##### MATERIAL #####

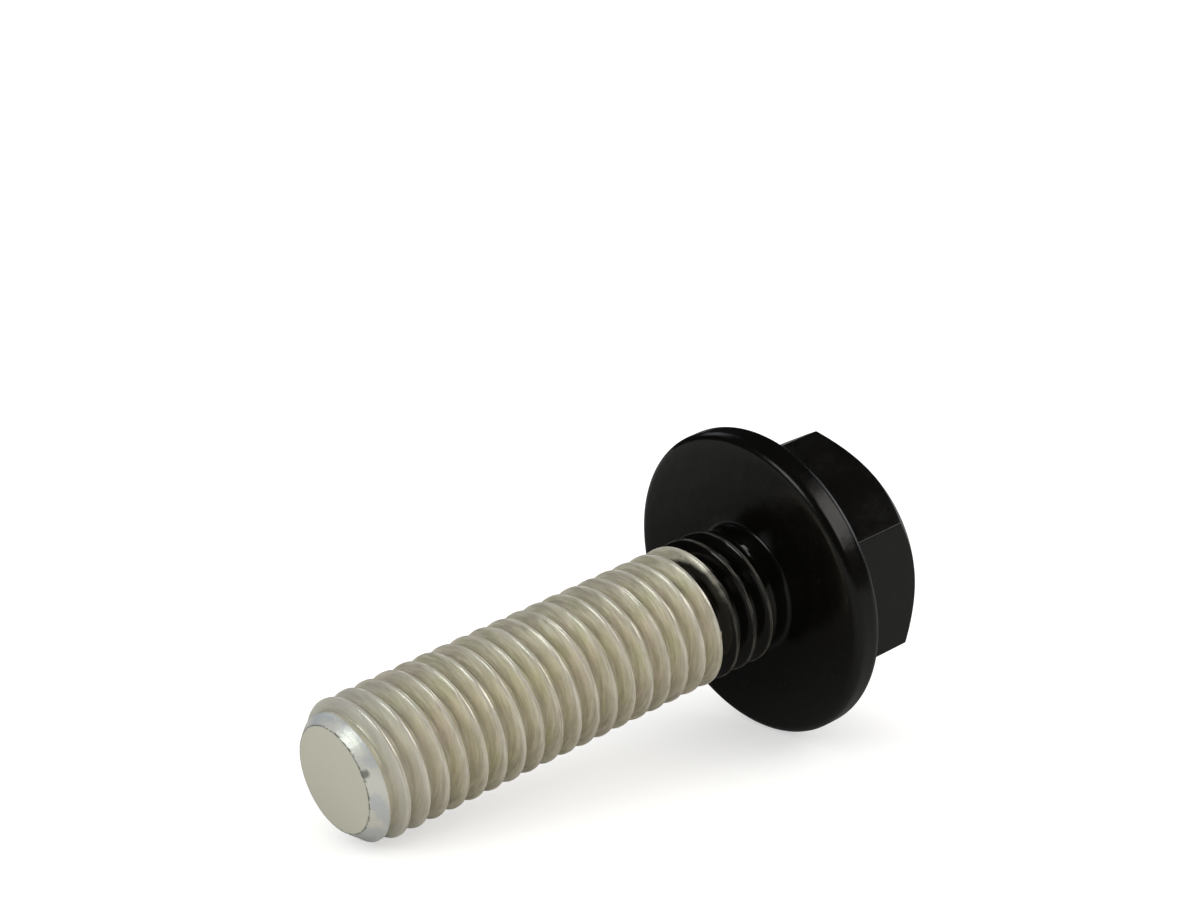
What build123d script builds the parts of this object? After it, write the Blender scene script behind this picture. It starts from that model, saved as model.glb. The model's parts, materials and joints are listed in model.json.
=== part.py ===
"""M8 hexagon flange bolt, lying at rest on its flange rim and its thread.

One cold-forged and thread-rolled piece, so one solid. It is drawn along +Z, from the tip at z = 0
up to the crown of the head, and then laid down with the head towards +X.
Origin: middle of the bounding box, on the ground.
"""
import os
from math import asin, atan2, ceil, cos, degrees, hypot, radians, tan

from build123d import *

os.makedirs("parts", exist_ok=True)

# thread, ISO metric, right-handed
thread_dia = 8.0
thread_pitch = 1.25
length = 28.5  # bearing face to tip
tip_dia = 5.9
tip_angle = 42.0  # of the lead-in chamfer
neck_length = 1.7  # plain blank under the head
runout_turns = 0.9  # turns over which the thread fades into the neck
under_head_radius = 0.5

# flange
flange_dia = 17.9
rim_thickness = 1.85
rim_top_radius = 0.6
rim_bottom_radius = 0.5
cone_angle = 27.0  # of the flange's upper face

# hexagon
across_flats = 12.9
head_height = 7.4  # bearing face to crown
corner_radius = 0.4
foot_radius = 0.35  # where the hexagon stands on the cone
crown_dia = 11.9  # flat of the crown
crown_angle = 30.0
crown_radius = 0.6

# how it lies
lying_roll = 5.0  # turn about its own axis, from a corner of the hexagon straight down

# thread section, from the pitch
groove_depth = 0.6134 * thread_pitch
flank_slope = tan(radians(30))
crest_width = thread_pitch / 8
root_width = thread_pitch - crest_width - 2 * groove_depth * flank_slope
crest_radius = thread_dia / 2
root_radius = crest_radius - groove_depth
blank_radius = crest_radius - 0.3248 * thread_pitch  # the pitch radius, to which the blank is drawn

# stations along the axis
shoulder_z = (crest_radius - tip_dia / 2) / tan(radians(tip_angle))
bearing_z = length
neck_z = bearing_z - neck_length
runout_z = neck_z - runout_turns * thread_pitch
rim_top_z = bearing_z + rim_thickness
crown_z = bearing_z + head_height
flange_radius = flange_dia / 2
corner_reach = across_flats / 2 / cos(radians(30))


# one turn of the rolled groove, its section running past the crest
groove_reach = groove_depth + 0.1
groove_mouth = root_width / 2 + groove_reach * flank_slope

with BuildPart() as groove_turn:
    with BuildLine() as groove_path:
        Helix(pitch=thread_pitch, height=thread_pitch, radius=root_radius)
    with BuildSketch(Plane(origin=(root_radius, 0, 0), x_dir=(1, 0, 0), z_dir=(0, 1, 0))):
        with BuildLine():
            Polyline(
                (0, -root_width / 2),
                (groove_reach, -groove_mouth),
                (groove_reach, groove_mouth),
                (0, root_width / 2),
                close=True,
            )
        make_face()
    sweep(path=groove_path.line, is_frenet=True)


# the hexagon, from inside the flange to the crown
with BuildPart() as hexagon:
    with BuildSketch(Plane.XY.offset(bearing_z + rim_thickness / 2)) as hexagon_outline:
        RegularPolygon(across_flats / 2, 6, major_radius=False)
        fillet(hexagon_outline.vertices(), corner_radius)
    extrude(amount=crown_z - bearing_z - rim_thickness / 2)
    # turned crown: a flat circle and a cone that clips the corners
    crown_drop = (corner_reach - crown_dia / 2) * tan(radians(crown_angle))
    with BuildSketch(Plane.XZ):
        with BuildLine():
            Polyline(
                (0, bearing_z),
                (corner_reach, bearing_z),
                (corner_reach, crown_z - crown_drop),
                (crown_dia / 2, crown_z),
                (0, crown_z),
                close=True,
            )
        make_face()
    revolve(axis=Axis.Z, mode=Mode.INTERSECT)
    crown_edge = hexagon.edges().filter_by(GeomType.CIRCLE).sort_by(Axis.Z)[-1]
    fillet(crown_edge, crown_radius)


with BuildPart() as bolt:
    # blank of the shank: lead-in chamfer, crest diameter, fade down to the neck
    with BuildSketch(Plane.XZ):
        with BuildLine():
            Polyline(
                (0, 0),
                (tip_dia / 2, 0),
                (crest_radius, shoulder_z),
                (crest_radius, runout_z),
                (blank_radius, neck_z),
                (0, neck_z),
                close=True,
            )
        make_face()
    revolve(axis=Axis.Z)

    # thread: a full crest stands at the shoulder on the side that the bolt lies on
    first_groove_z = shoulder_z + crest_width / 2 - 1.5 * thread_pitch
    turn_count = ceil((neck_z - first_groove_z) / thread_pitch) + 1
    with Locations(*[(0, 0, first_groove_z + i * thread_pitch) for i in range(turn_count)]):
        add(groove_turn.part, mode=Mode.SUBTRACT)

    # neck and flange; the neck's cone rises out of the groove and ends it
    sunk = 0.1
    cone_start_z = runout_z - sunk * (neck_z - runout_z) / (blank_radius - root_radius)
    cone_peak_z = rim_top_z + flange_radius * tan(radians(cone_angle))
    with BuildSketch(Plane.XZ) as head_section:
        with BuildLine():
            Polyline(
                (0, cone_peak_z),
                (0, cone_start_z),
                (root_radius - sunk, cone_start_z),
                (blank_radius, neck_z),
                (blank_radius, bearing_z - under_head_radius),
            )
            RadiusArc(
                (blank_radius, bearing_z - under_head_radius),
                (blank_radius + under_head_radius, bearing_z),
                -under_head_radius,
            )
            Polyline(
                (blank_radius + under_head_radius, bearing_z),
                (flange_radius, bearing_z),
                (flange_radius, rim_top_z),
                (0, cone_peak_z),
            )
        make_face()
        fillet(head_section.vertices().group_by(Axis.X)[-1].sort_by(Axis.Y)[0], rim_bottom_radius)
        fillet(head_section.vertices().group_by(Axis.X)[-1].sort_by(Axis.Y)[-1], rim_top_radius)
    revolve(axis=Axis.Z)

    # hexagon, blended into the cone all round its foot
    add(hexagon.part)
    fillet(bolt.edges(Select.NEW), foot_radius)


# lying: the rim's lower rounding and the thread's shoulder touch the ground
reach = bearing_z + rim_bottom_radius - shoulder_z
rise = flange_radius - rim_bottom_radius - crest_radius
lying_tilt = degrees(atan2(rise, reach) + asin(rim_bottom_radius / hypot(reach, rise)))

with BuildPart() as laid_bolt:
    add(bolt.part, rotation=(0, 90 - lying_tilt, lying_roll))
extent = laid_bolt.part.bounding_box()

with BuildPart() as flange_bolt:
    with Locations((-extent.center().X, -extent.center().Y, -extent.min.Z)):
        add(laid_bolt.part)

flange_bolt.part.label = "flange_bolt"
export_step(flange_bolt.part, "parts/flange_bolt.step")
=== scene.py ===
import json
import math

import bmesh
import bpy
import numpy as np
from mathutils import Matrix, Vector


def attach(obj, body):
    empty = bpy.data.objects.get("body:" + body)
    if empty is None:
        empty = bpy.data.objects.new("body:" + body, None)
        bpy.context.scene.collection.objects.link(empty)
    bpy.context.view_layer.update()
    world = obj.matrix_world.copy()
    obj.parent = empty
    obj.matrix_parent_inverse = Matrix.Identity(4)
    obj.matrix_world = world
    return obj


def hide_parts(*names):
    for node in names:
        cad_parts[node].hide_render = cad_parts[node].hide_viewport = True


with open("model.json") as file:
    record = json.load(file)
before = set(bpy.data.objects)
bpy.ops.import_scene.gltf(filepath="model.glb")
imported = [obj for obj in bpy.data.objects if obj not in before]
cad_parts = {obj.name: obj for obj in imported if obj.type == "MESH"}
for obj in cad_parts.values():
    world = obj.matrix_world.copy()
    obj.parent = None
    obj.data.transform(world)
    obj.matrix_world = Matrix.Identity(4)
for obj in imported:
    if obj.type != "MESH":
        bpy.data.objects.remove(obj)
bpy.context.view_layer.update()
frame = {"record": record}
mounts = {m["name"]: m for m in frame["record"]["mounts"]}

# One fine mesh stands for the whole bolt. It is drawn in millimetres along Z, with the tip at
# z = 0 and the head on top, and is then laid down where the frame has the bolt.

thread = {
    "dia": 8.0,
    "pitch": 1.25,
    "length": 28.5,          # from the tip to the head's bearing face
    "tipDia": 5.9,
    "tipAngle": 42.0,
    "tipBreak": 0.018,       # height of the small broken edge round the tip's face
    "tipInset": 0.97,        # the face's size inside that edge
    "neck": 1.05,            # plain part under the head
    "runoutTurns": 0.55,
    "runoutPower": 2.2,      # how late in the run-out the crest sinks
    "underHead": 0.38,       # rounding between neck and bearing face
    "phase": -0.42,          # where the thread starts, along the axis
    "fadeIn": (0.42, 1.35),  # the groove deepens between these heights above the tip
    "fadeRounding": 0.04,
    "rootRounding": 0.10,    # softness of the valley
    "crestRounding": 0.075,  # softness of the crest's edges
    "crestWear": 0.004,
    "crestWander": 0.0036,   # unevenness of the crest's height
    "crestSeam": 0.065,      # depth of the rolling seam along the crest
    "seamWidth": 0.055,
    "leadRounding": 0.05,    # softness where a crest meets the tip's chamfer
    "leadWander": 0.012,     # unevenness of that chamfer
    "stepsPerTurn": 120,
    # rows of the mesh from the groove's middle to the crest, closest together where it bends most
    "rows": [0.0, 0.055, 0.105, 0.15, 0.21, 0.30, 0.39, 0.47, 0.52, 0.545, 0.565, 0.585, 0.605, 0.625],
}
head = {
    "flangeDia": 17.9,
    "rim": 1.65,             # thickness of the flange at its edge
    "rimTopRadius": 0.7,
    "rimBottomRadius": 0.5,
    "coneAngle": 27.0,       # slope of the flange's upper face
    "flats": 12.9,
    "height": 7.4,           # from bearing face to top
    "cornerRadius": 0.12,
    "footRadius": 0.35,      # where the hexagon stands on the flange
    "topDia": 11.9,          # flat of the top
    "topAngle": 43.0,        # chamfer that clips the hexagon's corners
    "topRadius": 0.7,
    "arrisRadius": 0.13,     # the curved edges between that chamfer and the flats
    "middleHole": 0.25,      # radius of the last ring of the mesh, closed by one face
    "cornerSteps": 9,
    "flatSteps": 26,
}
lyingRoll = 5.0              # degrees about its own axis
threadEnds = 0.15            # the thread's mesh ends this far above the neck's foot
headStarts = 0.45            # and the head's mesh starts here
millimetre = 0.001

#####

> _OBJECTIVE_: Quote the lines that begin at the line containing "# hexagon, blended" and end at the line containing "bpy.data.objects.remove(obj)", keeping both of those lines.

> _SOLVED PROBLEM_:
    # hexagon, blended into the cone all round its foot
    add(hexagon.part)
    fillet(bolt.edges(Select.NEW), foot_radius)


# lying: the rim's lower rounding and the thread's shoulder touch the ground
reach = bearing_z + rim_bottom_radius - shoulder_z
rise = flange_radius - rim_bottom_radius - crest_radius
lying_tilt = degrees(atan2(rise, reach) + asin(rim_bottom_radius / hypot(reach, rise)))

with BuildPart() as laid_bolt:
    add(bolt.part, rotation=(0, 90 - lying_tilt, lying_roll))
extent = laid_bolt.part.bounding_box()

with BuildPart() as flange_bolt:
    with Locations((-extent.center().X, -extent.center().Y, -extent.min.Z)):
        add(laid_bolt.part)

flange_bolt.part.label = "flange_bolt"
export_step(flange_bolt.part, "parts/flange_bolt.step")
=== scene.py ===
import json
import math

import bmesh
import bpy
import numpy as np
from mathutils import Matrix, Vector


def attach(obj, body):
    empty = bpy.data.objects.get("body:" + body)
    if empty is None:
        empty = bpy.data.objects.new("body:" + body, None)
        bpy.context.scene.collection.objects.link(empty)
    bpy.context.view_layer.update()
    world = obj.matrix_world.copy()
    obj.parent = empty
    obj.matrix_parent_inverse = Matrix.Identity(4)
    obj.matrix_world = world
    return obj


def hide_parts(*names):
    for node in names:
        cad_parts[node].hide_render = cad_parts[node].hide_viewport = True


with open("model.json") as file:
    record = json.load(file)
before = set(bpy.data.objects)
bpy.ops.import_scene.gltf(filepath="model.glb")
imported = [obj for obj in bpy.data.objects if obj not in before]
cad_parts = {obj.name: obj for obj in imported if obj.type == "MESH"}
for obj in cad_parts.values():
    world = obj.matrix_world.copy()
    obj.parent = None
    obj.data.transform(world)
    obj.matrix_world = Matrix.Identity(4)
for obj in imported:
    if obj.type != "MESH":
        bpy.data.objects.remove(obj)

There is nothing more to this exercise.